Da die Menschen zunächst einmal so sind, wie der Kapitalismus sie über Jahrhunderte geformt hat, wird man um gewisse Formen der Vergütung nach Leistung – zumindest fürs Erste – kaum herumkommen. Mit einer Arbeitszeitrechnung wäre das kein Problem, da die Vergütung der geleisteten Arbeitszeit entspricht. Es wäre ein transparenter Äquivalententausch – alle würden an Produkten der Gesellschaft teilhaben, entsprechend dem Umfang, in dem sie zu ihrer Herstellung in Form von Arbeitszeit beigetragen haben. Es geht hier aber nicht um den »unverkürzten Arbeitsertrag« der Sozialdemokratie des 19. Jahrhunderts. Natürlich bedarf es über dieses System des individuellen Konsums hinaus gesellschaftlicher Fonds für die Versorgung von Kindern, Alten und Kranken ebenso wie für künftige Produktionsumbauten und -erweiterungen.

Diesen Gedanken könnte man ins Zentrum rücken, um das Leistungsprinzip schrittweise zu überwinden.

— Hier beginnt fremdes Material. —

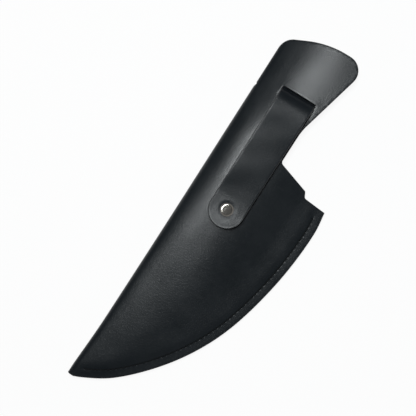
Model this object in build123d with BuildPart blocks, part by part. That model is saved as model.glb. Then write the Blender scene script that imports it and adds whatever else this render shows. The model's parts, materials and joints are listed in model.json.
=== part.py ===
"""Leather sheath for a wide curved blade, with a belt strap that closes on a snap.

The sheath lies on its front panel with the belt side up.  +X runs from the tip to the
end of the tongue, +Y points to the folded spine and +Z points away from the ground.
The origin is on the ground under the middle of the sheath.  Millimetres throughout.
"""

import os
from math import cos, radians, sin, sqrt, tan

from build123d import *

# ---- leather -------------------------------------------------------------------------------
leather = 2.0  # thickness of the folded hide
welt_thickness = 2.5  # spacer strip sewn between the two panels
welt_width = 10.0

# ---- pouch, measured from the tip and from the spine ---------------------------------------
pouch_length = 182.5  # tip to the heel corner of the mouth
pouch_width = 89.9  # spine to the deepest point of the belly
belly_shape = [  # shares of the pouch's length and width
    (0.069, 0.303),
    (0.185, 0.537),
    (0.32, 0.726),
    (0.47, 0.861),
    (0.71, 0.971),
]
belly_deepest = 0.92  # share of the length at which the belly is deepest
heel_rise = 1.7  # how far the heel corner lies inside the deepest point
tip_width = 14.0
mouth_lean = 1.1  # how far the heel's edge leans towards the tongue
heel_edge = 16.5  # length of the straight edge beside the heel corner
relief_radius = 1.8  # round relief at the end of that edge
step_height = 4.1  # rise of the mouth past the relief
mouth_rise = 7.1  # further rise of the mouth up to the tongue

# ---- dome of the belt side -----------------------------------------------------------------
fold_radius_tip = 3.25
fold_radius_mouth = 5.5
fold_wrap = 150.0  # degrees of the spine that the fold turns through
crest_tip = 6.5  # height of the dome at the tip, where the hide lies flat on the welt
crest_snap = 13.8
crest_mouth = 14.5
spine_lean = 2.4  # how far the spine drifts outwards at the tip
seam_flat = 12.0  # width of the flat band along the seam

# ---- tongue --------------------------------------------------------------------------------
tongue_length = 96.2  # heel corner to the end of the tongue
neck_margin = 1.4  # the tongue's neck past the strap's edge
tongue_flare = 60.3  # width at the end of the tongue before its corners are rounded
tongue_peak = 29.8  # where the end edge turns back towards the spine
neck_length = 25.0
neck_bend_radius = 40.0
tongue_corner_radius = 10.5
tongue_end_radius = 70.0
tongue_end_slope = 12.1  # how much shorter the spine side is
tongue_far_height = 10.5  # top of the tongue's far side, above the ground
fold_reach = 46.5  # heel corner to where the fold ends and the tongue stands free
tongue_setback = 0.5  # step in the spine edge at the end of the fold
front_mouth_dip = 12.0  # depth of the hollow curve in the front panel's mouth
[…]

Warum nicht den Teil des Konsums, der über gesellschaftliche Fonds gewährleistet werden soll, immer mehr auf die Befriedigung allgemeiner Bedürfnisse ausweiten: kostenlose öffentliche ­Mobilität, Wohnungen, Bildung und gesundheitliche Versorgung? Oder wie wäre es mit öffentlichen Kantinen, in denen alle ein Anrecht auf gesunde und gute Ernährung hätten? Das wäre auch ein Ausgangspunkt, um bereits jetzt politische Kämpfe auszulösen; für eine gesellschaftliche Infrastruktur, die das Wertverhältnis zurückdrängt und ein besseres Leben ermöglicht, das gleichzeitig öko­logisch verträglicher wäre.

Denn eines darf bei aller Konzentration auf die Arbeitszeit nicht vergessen werden: Anders als von der gescheiterten historischen Arbeiterbewegung vermutet, ist die Arbeit nicht allein »die Quelle allen Reichtums« – die Natur ist es ebenso sehr. Auf Grundlage der Verwertung des Werts ähnelt die vielbeschworene Nachhaltigkeit der Quadratur des Kreises. Eine geplante Wirtschaft auf Grundlage einer Arbeitszeitrechnung würde dagegen keine ­Akkumulationszwänge kennen. Sie böte zwar keine Garantie, aber immerhin die Möglichkeit, die Klassenspaltung der Gesellschaft zu überwinden und eine ökologische Katastrophe zu verhindern.